● **WHAT THE EXERCISE ASKS**
Please restate, exactly as written, the lines running from the beginning of the material through the line that has "TURN = 2 * math.pi" in it.

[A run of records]
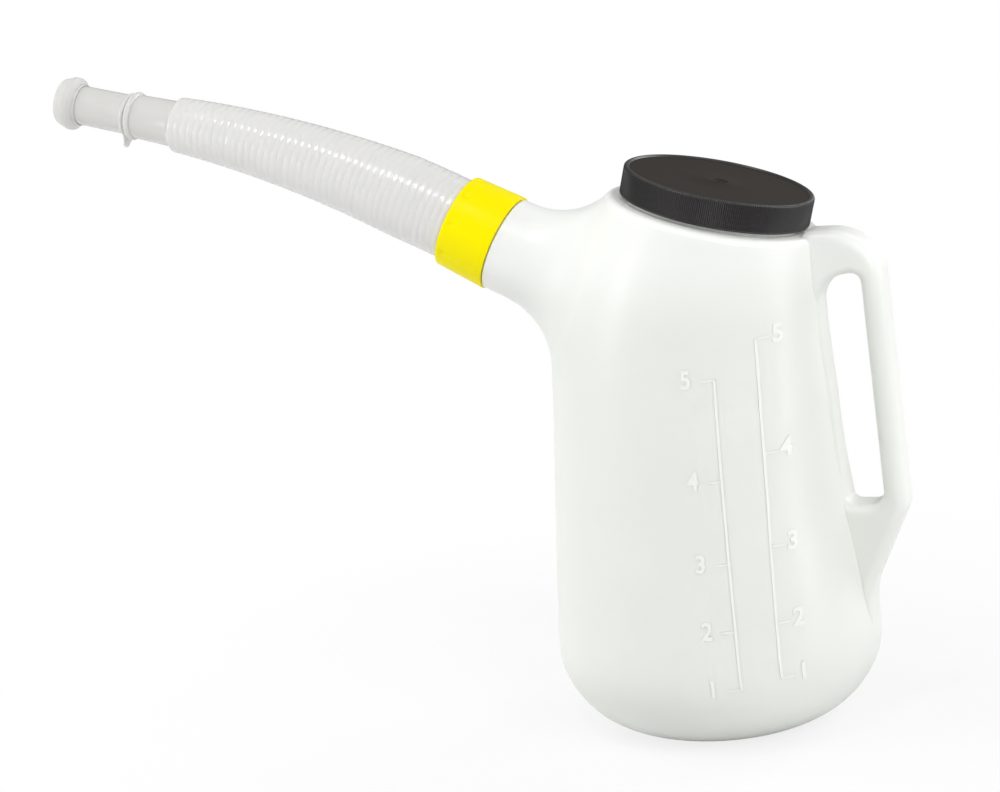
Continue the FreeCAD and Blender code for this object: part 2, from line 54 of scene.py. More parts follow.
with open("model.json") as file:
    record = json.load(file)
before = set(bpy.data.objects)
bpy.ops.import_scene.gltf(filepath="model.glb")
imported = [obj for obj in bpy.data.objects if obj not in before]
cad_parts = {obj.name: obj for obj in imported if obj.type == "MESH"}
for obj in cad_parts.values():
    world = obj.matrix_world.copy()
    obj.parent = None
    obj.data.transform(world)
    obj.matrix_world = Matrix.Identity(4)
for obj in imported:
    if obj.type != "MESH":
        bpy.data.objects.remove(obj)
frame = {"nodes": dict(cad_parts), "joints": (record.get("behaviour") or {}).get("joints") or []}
cad_low, cad_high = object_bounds()

MM = 0.001
SIDEWAYS = Vector((0, 1, 0))
TURN = 2 * math.pi

ROUND_STEPS = 96              # points round a plain turned piece
LID_STEPS_PER_RIB = 6
NUT_STEPS = 288
RIDGE_SHARE = 0.34            # width of a thread's ridge, as a share of its pitch
CREST_SHARE = 0.16            # half width of its crest, as a share of its width
RIDGE_ROOT = 0.25 * MM        # how deep it sits in its wall
THREAD_MARGIN = 1.5 * MM      # plain wall before a thread starts
LID_THREAD_SHARE = 0.9        # height of the lid's thread over the mouth's
MARK_STEP = 1.2 * MM          # steps in which the marks follow the wall
MARK_ROOT = 0.3 * MM          # how deep they sit in it
NUMERAL_SHARE = 0.7           # height of a numeral, as a share of its font size
NUMERAL_WEIGHT = 0.045        # how much it is thickened, as a share of its height
DIMPLE_DISTANCE = 5.0 * MM    # from the nut's far end
DIMPLE_STEP = 0.6 * MM        # between the rows that draw the dimples
DIMPLE_SHARPNESS = 16         # power that narrows them round the nut
STRAIGHT_SHARE = 0.19         # share of the hose that doesn't taper
GROOVE_SHARPNESS = 3          # power that narrows the grooves along it
BEAD_DISTANCE = 30.0 * MM     # from the hose's end to the first bead
SECOND_BEAD = 4.2 * MM        # from the first bead to the second
NOZZLE_SETBACK = 1.9 * MM     # from the cap's far end back to the nozzle's tip
NOZZLE_WALL = 1.3 * MM
SHADOW_CORE = 0.15            # the floor shows its whole shadow up to here


# ---- lines that the pieces turn and slide on ----
class CentreLine:
    """A line in the plane of symmetry: straight, from bend_start on an arc, and straight again."""

    def __init__(self, origin, axis, bend_start=math.inf, bend_radius=1.0, bend_angle=0.0):
        self.origin = Vector(origin)
        self.axis = Vector(axis).normalized()
        self.up = SIDEWAYS.cross(self.axis)
        self.bend_start = bend_start
        self.bend_radius = bend_radius
        self.bend_angle = bend_angle

    def station(self, along):
        """Centre, forward direction and upper side at a distance along the line."""
        run = along - self.bend_start
        if run <= 0:
            return self.origin + self.axis * along, self.axis, self.up
        turn = min(run / self.bend_radius, self.bend_angle)
        start = self.origin + self.axis * self.bend_start
        forward = self.axis * math.cos(turn) - self.up * math.sin(turn)
        upper = self.up * math.cos(turn) + self.axis * math.sin(turn)
        centre = (start + self.axis * (self.bend_radius * math.sin(turn))
                  - self.up * (self.bend_radius * (1 - math.cos(turn))))
        rest = max(run - self.bend_radius * self.bend_angle, 0)
        return centre + forward * rest, forward, upper


def joint(name):
    """Joint of the frame with this name."""
    return next(j for j in frame["joints"] if j["name"] == name)


def hinge_line(name):
    """Straight line that a joint turns about."""
    found = joint(name)
    return CentreLine(found["pos_m"], found["axis"])


def node_points(node):
    """Points of a CAD node, in the frame's metres."""
    mesh = frame["nodes"][node].data
    points = np.empty(len(mesh.vertices) * 3, np.float32)
    mesh.vertices.foreach_get("co", points)
    return points.reshape(-1, 3).astype(float)


def reach(node, line):
    """Lowest and highest distance along a straight line, and widest radius, of a CAD node."""
    offset = node_points(node) - np.array(line.origin)
    along = offset @ np.array(line.axis)
    radius = np.linalg.norm(offset - np.outer(along, np.array(line.axis)), axis=1)
    return along.min(), along.max(), radius.max()


def spout_line():
    """Neck axis, then the hose's arc from the nut's end, then the nozzle axis."""
    neck = hinge_line("nut_turn")
    nozzle_axis = Vector(joint("cap_slide")["axis"]).normalized()
    across = SIDEWAYS.cross(nozzle_axis)
    heights = node_points("nozzle_cap") @ np.array(across)
    nozzle_height = (heights.min() + heights.max()) / 2
    corner = (nozzle_height - neck.origin.dot(across)) / neck.axis.dot(across)
    bend_start = reach("collar_nut", neck)[1]
    bend_angle = neck.axis.angle(nozzle_axis)
    bend_radius = (corner - bend_start) / math.tan(bend_angle / 2)
    return CentreLine(neck.origin, neck.axis, bend_start, bend_radius, bend_angle)


MOUTH = hinge_line("lid_turn")
NECK = hinge_line("nut_turn")
SPOUT = spout_line()
HOSE_START = SPOUT.bend_start
HOSE_END = HOSE_START + SPOUT.bend_radius * SPOUT.bend_angle
NOZZLE = CentreLine(SPOUT.station(HOSE_END)[0], SPOUT.station(HOSE_END)[1])
LID_FOOT, LID_TOP, LID_RADIUS = reach("lid", MOUTH)
SEAL_FOOT = reach("lid_seal", MOUTH)[0]
NUT_FOOT, NUT_END, NUT_RADIUS = reach("collar_nut", NECK)
WASHER_FOOT = reach("spout_washer", NECK)[0]
FLANGE_FOOT = reach("flexible_spout", NECK)[0]
CAP_FOOT, CAP_END, CAP_RADIUS = reach("nozzle_cap", NOZZLE)


# ---- building meshes ----
def soften(corners, steps=4):
    """Closed profile of (along, radius, rounding) corners with its roundings drawn as arcs."""
    points = []
    count = len(corners)
    for i, (along, radius, rounding) in enumerate(corners):
        here = Vector((along, radius))
        if rounding <= 0:
            points.append(here)
            continue
        back = (Vector(corners[i - 1][:2]) - here).normalized()
        on = (Vector(corners[(i + 1) % count][:2]) - here).normalized()
        half = back.angle(on) / 2
        centre = here + (back + on).normalized() * (rounding / math.sin(half))
        start = here + back * (rounding / math.tan(half)) - centre
        end = here + on * (rounding / math.tan(half)) - centre
        for k in range(steps + 1):
            points.append(centre + start.lerp(end, k / steps).normalized() * rounding)
    return [(p[0], p[1]) for p in points]


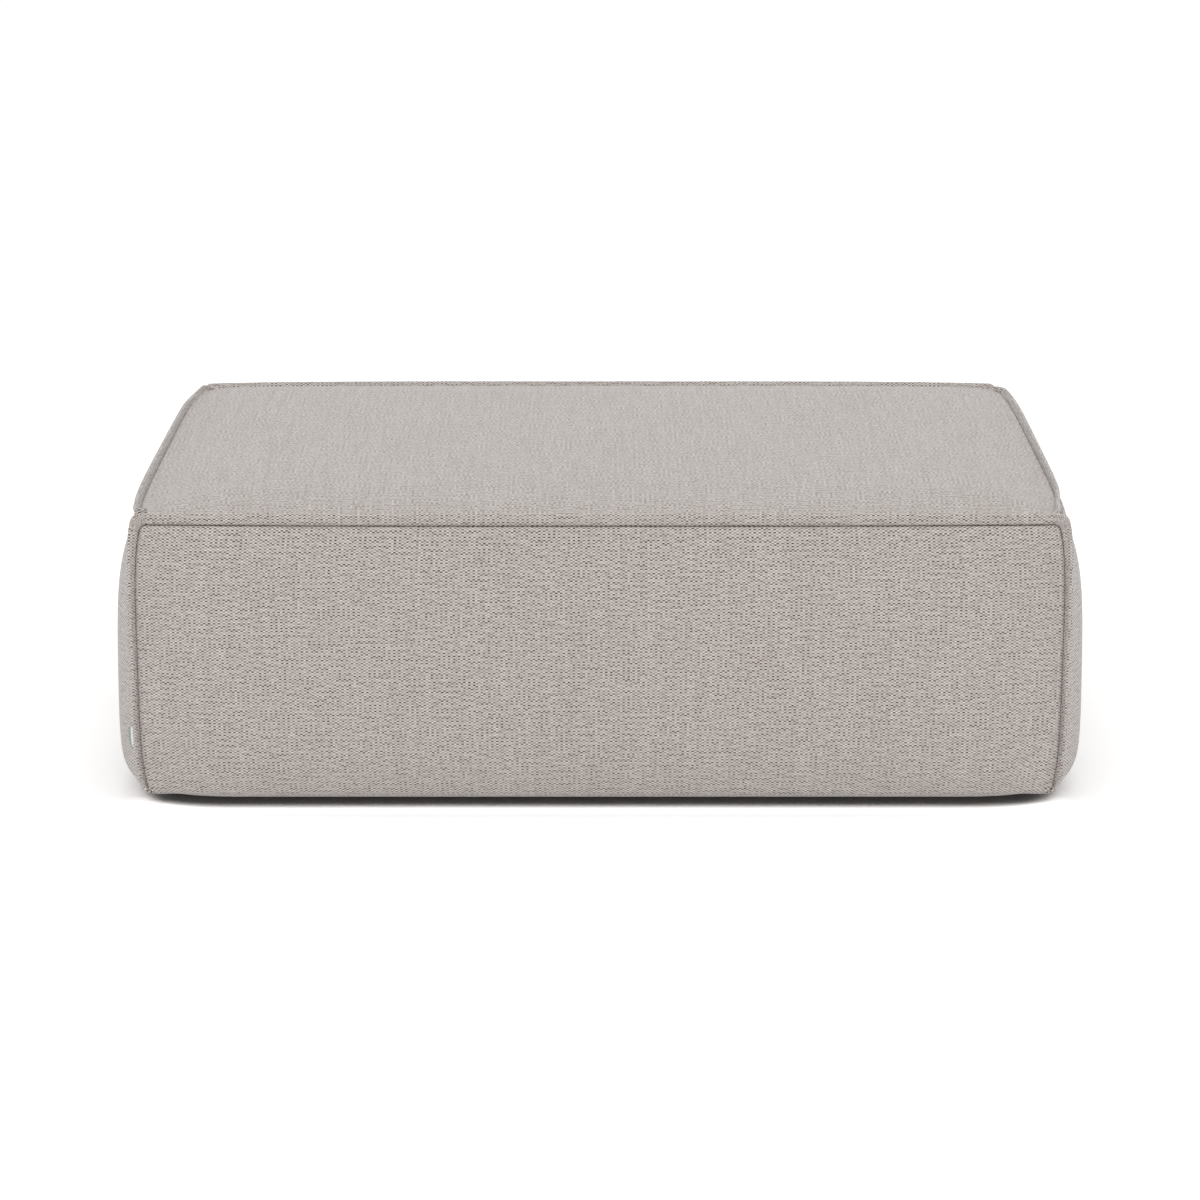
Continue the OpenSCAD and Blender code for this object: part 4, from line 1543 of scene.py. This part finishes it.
def make_stitches(name: str, line: np.ndarray, cover: Cover) -> bpy.types.Object:
    """Lay a line of stitches along a seam.

    Args:
        name: The piece's name.
        line: Points of the seam line.
        cover: The cover, for the size of its stitches.

    Returns:
        The piece.
    """
    mesh = bpy.data.meshes.new(name)
    mesh.from_pydata(line.tolist(), [(i, i + 1) for i in range(len(line) - 1)], [])
    guide = add_object(name + "_line", mesh)
    tree = bpy.data.node_groups.get("lockstitch_line") or stitch_tree()
    modifier = guide.modifiers.new("stitches", "NODES")
    modifier.node_group = tree
    values = {"Pitch": cover.stitch_pitch, "Length": cover.stitch_length, "Thickness": cover.stitch_d,
              "Seed": len(bpy.data.meshes), "Thread": THREAD_AND_GROOVE_SHADE.material()}
    for item in tree.interface.items_tree:
        if item.item_type == "SOCKET" and item.in_out == "INPUT" and item.name in values:
            modifier[item.identifier] = values[item.name]
    graph = bpy.context.evaluated_depsgraph_get()
    real = bpy.data.meshes.new_from_object(guide.evaluated_get(graph))
    real.name = name
    bpy.data.objects.remove(guide)
    bpy.data.meshes.remove(mesh)
    log.info("%s: %d faces", name, len(real.polygons))
    piece = add_object(name, real)
    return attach(piece, BODY)


@dataclass
class Padding:
    """The foam and the wadding under the cover."""

    shape: Shape
    fill: float = 0.8
    cell: float = 14 * MM
    depth: float = 4.8 * MM
    wadding_t: float = 4 * MM
    wadding_gap: float = 0.5 * MM
    edge: float = 8 * MM
    edge_segments: int = 3
    pad_t: float = 30 * MM
    pad_rows: int = 24
    turn_rows: int = 4
    most_u: float = 0.99
    most_v: float = 0.985

    def build(self) -> None:
        """Build every soft inner piece."""
        for side in Side:
            self._side_pad(side)
        self._top_layers()
        self._seat_foam()

    def _block(self, name: str, outer: np.ndarray, inner: np.ndarray, finish: Finish, node: str) -> None:
        """Args:
            name: The piece's name.
            outer: The outer grid.
            inner: The inner grid.
            finish: Its finish.
            node: The CAD node that it stands for.
        """
        points, faces = closed_between(outer, inner)
        declare(make_piece(name, points, faces, finish), node)

    def _side_pad(self, side: Side) -> None:
        """Build the pad between a side panel and its board, no larger than its node.

        Args:
            side: The side.
        """
        form = self.shape.form
        half, away = form.halves(side)
        node = f"pad_{side.title}"
        low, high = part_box(node)
        reach = (high.x - low.x if side.long else high.y - low.y) / 2
        places = seam_places(2 * reach, form.swell_reach, self.cell, 0.0) - reach
        walls = (form.seam_h - np.linspace(high.z, form.roll_z, self.pad_rows)) / form.wall_h
        panel = self.shape.side_panel(side, places / half, Rows.down(walls, self.turn_rows, 1))
        # The row under the frame gives the normals at the foot, and isn't part of the pad
        outer = (panel.points - self.depth * normals_of(panel.points))[:-1]
        outer[..., 2] = np.clip(outer[..., 2], low.z, high.z)
        inner = outer.copy()
        inner[..., 1] = self.pad_t - away
        self._block(f"{side.title}_foam_pad", side.turn(outer), side.turn(inner), FOAM, node)

    def _top_grid(self, node: str, depth: float) -> np.ndarray:
        """Give the top panel's surface a depth down, within a node's plan.

        Args:
            node: The CAD node.
            depth: How far under the top panel.

        Returns:
            The grid of points.
        """
        form = self.shape.form
        low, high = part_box(node)
        u = (seam_places(high.x - low.x, form.swell_reach, self.cell, 0.0) + low.x) / form.half_w
        v = (seam_places(high.y - low.y, form.swell_reach, self.cell, 0.0) + low.y) / form.half_d
        panel = self.shape.top_panel(np.clip(u, -self.most_u, self.most_u),
                                     np.clip(v[::-1], -self.most_v, self.most_v))
        return panel.points - np.array([0, 0, depth])

    def _top_layers(self) -> None:
        """Build the crowned foam and the wadding over it."""
        skin = self._top_grid("top_wadding", self.depth)
        under = skin - np.array([0, 0, self.wadding_t])
        self._block("top_wadding_layer", skin, under, WADDING, "top_wadding")
        crown = self._top_grid("top_foam", self.depth + self.wadding_t + self.wadding_gap)
        base = crown.copy()
        base[..., 2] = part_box("top_foam")[0].z
        self._block("crowned_top_foam", crown, base, FOAM, "top_foam")

    def _seat_foam(self) -> None:
        """Build the seat foam as a cut block with softened edges."""
        low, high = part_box("seat_foam")
        work = bmesh.new()
        bmesh.ops.create_cube(work, size=1.0)
        for vert in work.verts:
            for i in range(3):
                vert.co[i] = mix(low[i], high[i], vert.co[i] + 0.5)
        bmesh.ops.bevel(work, geom=work.edges[:], offset=self.edge, segments=self.edge_segments,
                        affect="EDGES", profile=0.5)
        mesh = bpy.data.meshes.new("seat_foam_block")
        work.to_mesh(mesh)
        work.free()
        mesh.shade_smooth()
        mesh.materials.append(FOAM.material())
        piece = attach(add_object("seat_foam_block", mesh), BODY)
        declare(piece, "seat_foam")


@dataclass
class Underside:
    """The dust cloth under the frame."""

    cell: float = 12 * MM
    thickness: float = 0.6 * MM
    sag: float = 4 * MM
    wrinkle: float = 0.7 * MM
    wrinkles: int = 5
    wrinkle_mm: tuple = (60, 180)
    held_edge: float = 95 * MM
    held_middle: float = 30 * MM
    free_reach: float = 120 * MM
    seed: int = 7

    def build(self) -> None:
        """Build the dust cloth, stapled round its edge and hanging slightly between the rails."""
        low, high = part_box("dust_cloth")
        width, length = high.x - low.x, high.y - low.y
        x = np.linspace(low.x, high.x, round(width / self.cell) + 1)[None, :]
        y = np.linspace(high.y, low.y, round(length / self.cell) + 1)[:, None]
        inside = np.minimum(width / 2 - np.abs(x), length / 2 - np.abs(y))
        free = (ease((inside - self.held_edge) / self.free_reach)
                * ease((np.abs(x) - self.held_middle) / self.free_reach))
        dice = np.random.default_rng(self.seed)
        waves = np.zeros_like(free)
        for _ in range(self.wrinkles):
            turn, reach = dice.uniform(0, np.pi), dice.uniform(*self.wrinkle_mm) * MM
            along = x * math.cos(turn) + y * math.sin(turn)
            waves += np.sin(2 * np.pi * along / reach + dice.uniform(0, 6))
        lower = low.z - free * self.sag - self.wrinkle * free * waves / 2
        grid = np.stack([x + 0 * y, y + 0 * x, lower + self.thickness], -1)
        points, faces = closed_between(grid, grid - np.array([0, 0, self.thickness]))
        piece = make_piece("stapled_dust_cloth", points, faces, DUST_CLOTH)
        declare(piece, "dust_cloth")


class Hardware:
    """Timber, boards, webbing, glides and fasteners, whose solids stay as they are."""

    @staticmethod
    def dress() -> None:
        """Give each node that stays its finish."""
        for part in frame["record"]["subparts"]:
            node = frame["nodes"][part["node"]]
            if node.hide_render:
                continue
            slot = part["material_slot"]
            finish = pine(part["node"]) if slot == "timber" else NODE_FINISHES[slot]
            node.data.materials.clear()
            node.data.materials.append(finish.material())
            log.info("%s: %s", part["node"], finish.name)


@dataclass
class Studio:
    """A pale floor, an even sky, one soft light from above and the camera."""

    lens: float = 111.4
    sensor: float = 36.0
    view_end: float = 200.0
    distance: float = 4.712
    height: float = 1.434
    pitch: float = 15.2
    sky: float = 0.84
    light_power: float = 42.0
    light_size: float = 6.0
    light_z: float = 2.6
    floor_size: float = 60.0
    # Colour of the floor for light that bounces onto the object: above white, so the floor gives back more
    # than falls on it, which is painted light from below.
    painted_bounce_light: float = 1.1
    floor_white: float = 1.21
    # These paint shade and light into the floor's colour near the object: painted contact shade under and
    # beside it, painted light just before its front edge.
    contact_reach: float = 30 * MM
    contact_samples: int = 16
    contact_from: float = 0.215
    contact_to: float = 0.37
    contact_open: float = 0.9
    contact_low: float = 0.25
    contact_peak: float = 1.9
    contact_rest: float = 1.1
    front_from: float = -355 * MM
    front_to: float = -390 * MM

    def build(self) -> None:
        """Build the floor, the sky, the light and the camera."""
        self._floor()
        self._sky()
        self._light()
        self._camera()

    @staticmethod
    def _seen(tree: bpy.types.NodeTree) -> bpy.types.NodeSocket:
        """Give 1 where the camera, a reflection or glass sees a surface.

        Args:
            tree: The node tree.

        Returns:
            The socket that holds it.
        """
        path = add_node(tree, "ShaderNodeLightPath").node
        seen = path.outputs["Is Camera Ray"]
        for name in ("Is Glossy Ray", "Is Transmission Ray"):
            seen = add_node(tree, "ShaderNodeMath", [seen, path.outputs[name]], operation="MAXIMUM")
        return seen

    def _painted_contact_shade(self, tree: bpy.types.NodeTree) -> bpy.types.NodeSocket:
        """Paint shade and light into the floor's colour near the object, from how much the object hides it.

        This painted shade makes the narrow gap under the front edge darker than an even sky makes it, and
        painted light clears it sooner before the edge. Beside and behind the object it only darkens.

        Args:
            tree: The floor material's node tree.

        Returns:
            The painted shade: 1 where the floor is left as it is, less where it is painted darker, more
                where painted light makes it lighter.
        """
        near = add_node(tree, "ShaderNodeAmbientOcclusion", {"Distance": self.contact_reach}, output=1,
                        samples=self.contact_samples)
        rise = add_node(tree, "ShaderNodeMapRange",
                        [near, self.contact_from, self.contact_to, self.contact_low, self.contact_peak],
                        interpolation_type="SMOOTHSTEP")
        settle = add_node(tree, "ShaderNodeMapRange",
                          [near, self.contact_to, self.contact_open, 1.0,
                           self.contact_rest / self.contact_peak])
        shade = add_node(tree, "ShaderNodeMath", [rise, settle], operation="MULTIPLY")
        place = add_node(tree, "ShaderNodeTexCoord", output=3)
        depth = add_node(tree, "ShaderNodeSeparateXYZ", [place], output=1)
        ahead = add_node(tree, "ShaderNodeMapRange", [depth, self.front_from, self.front_to])
        most = add_node(tree, "ShaderNodeMath", [shade, 1.0], operation="MAXIMUM")
        least = add_node(tree, "ShaderNodeMath", [shade, 1.0], operation="MINIMUM")
        clear = add_node(tree, "ShaderNodeMath", [most, 1.0], operation="SUBTRACT")
        return add_node(tree, "ShaderNodeMath", [clear, ahead, least], operation="MULTIPLY_ADD")

    def _floor(self) -> None:
        """Make the floor: white to the camera, with the object's shadow and a painted contact shade, and an
        even bounce brighter than white, which is painted light.
        """
        half = self.floor_size / 2
        corners = np.array([(-half, -half, 0), (half, -half, 0), (half, half, 0), (-half, half, 0)])
        mesh = make_mesh("floor", corners, [(0, 1, 2, 3)])
        material = bpy.data.materials.new("painted_studio_floor")
        tree = empty_tree(material)
        shade = self._painted_contact_shade(tree)
        # The floor's colour for the camera: white times the painted contact shade and painted light.
        white = add_node(tree, "ShaderNodeMath", [shade, self.floor_white], operation="MULTIPLY")
        # Light that bounces off the floor gets a colour above white: painted light on the object from below.
        colour = add_node(tree, "ShaderNodeMix",
                          {0: self._seen(tree), 6: (self.painted_bounce_light,) * 3 + (1.0,), 7: white},
                          output=2, data_type="RGBA")
        shader = add_node(tree, "ShaderNodeBsdfDiffuse", {"Color": colour})
        add_node(tree, "ShaderNodeOutputMaterial", {"Surface": shader})
        mesh.materials.append(material)
        add_object("floor", mesh)

    def _sky(self) -> None:
        """Light the object evenly from all round, and show white to the camera."""
        world = bpy.data.worlds.new("even_sky")
        tree = empty_tree(world)
        strength = add_node(tree, "ShaderNodeMix", {0: self._seen(tree), 2: self.sky, 3: 1.0})
        sky = add_node(tree, "ShaderNodeBackground", {"Color": (1, 1, 1, 1), "Strength": strength})
        add_node(tree, "ShaderNodeOutputWorld", {"Surface": sky})
        bpy.context.scene.world = world

    def _light(self) -> None:
        """Hang one large soft light over the object."""
        data = bpy.data.lights.new("overhead", "AREA")
        data.size = self.light_size
        data.energy = self.light_power
        add_object("overhead", data).location = (0, 0, self.light_z)

    def _camera(self) -> None:
        """Stand the camera where the photograph was taken from."""
        data = bpy.data.cameras.new("camera")
        data.lens = self.lens
        data.sensor_width = self.sensor
        data.clip_end = self.view_end
        camera = add_object("camera", data)
        camera.location = (0, -self.distance, self.height)
        camera.rotation_euler = (math.radians(90 - self.pitch), 0, 0)
        bpy.context.scene.camera = camera


def main() -> None:
    """Build the ottoman's looks in order."""
    logging.basicConfig(level=logging.INFO, format="%(name)s: %(message)s")
    view = bpy.context.scene.view_settings
    view.view_transform = "Standard"
    Studio().build()
    shape = Shape(Form())
    filling = Filling(shape)
    filling.simulate()
    Cover(shape, filling).build()
    Padding(shape).build()
    Underside().build()
    Hardware.dress()


if __name__ == "__main__":
    main()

● **EXERCISE RESULT**
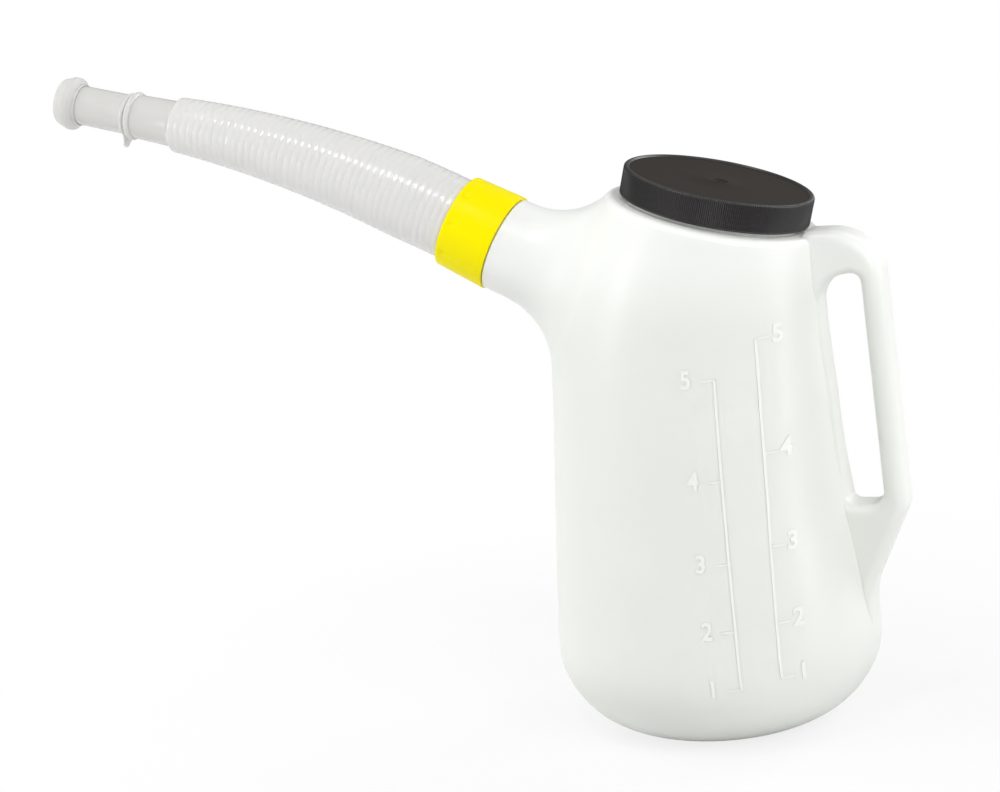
Continue the FreeCAD and Blender code for this object: part 2, from line 54 of scene.py. More parts follow.
with open("model.json") as file:
    record = json.load(file)
before = set(bpy.data.objects)
bpy.ops.import_scene.gltf(filepath="model.glb")
imported = [obj for obj in bpy.data.objects if obj not in before]
cad_parts = {obj.name: obj for obj in imported if obj.type == "MESH"}
for obj in cad_parts.values():
    world = obj.matrix_world.copy()
    obj.parent = None
    obj.data.transform(world)
    obj.matrix_world = Matrix.Identity(4)
for obj in imported:
    if obj.type != "MESH":
        bpy.data.objects.remove(obj)
frame = {"nodes": dict(cad_parts), "joints": (record.get("behaviour") or {}).get("joints") or []}
cad_low, cad_high = object_bounds()

MM = 0.001
SIDEWAYS = Vector((0, 1, 0))
TURN = 2 * math.pi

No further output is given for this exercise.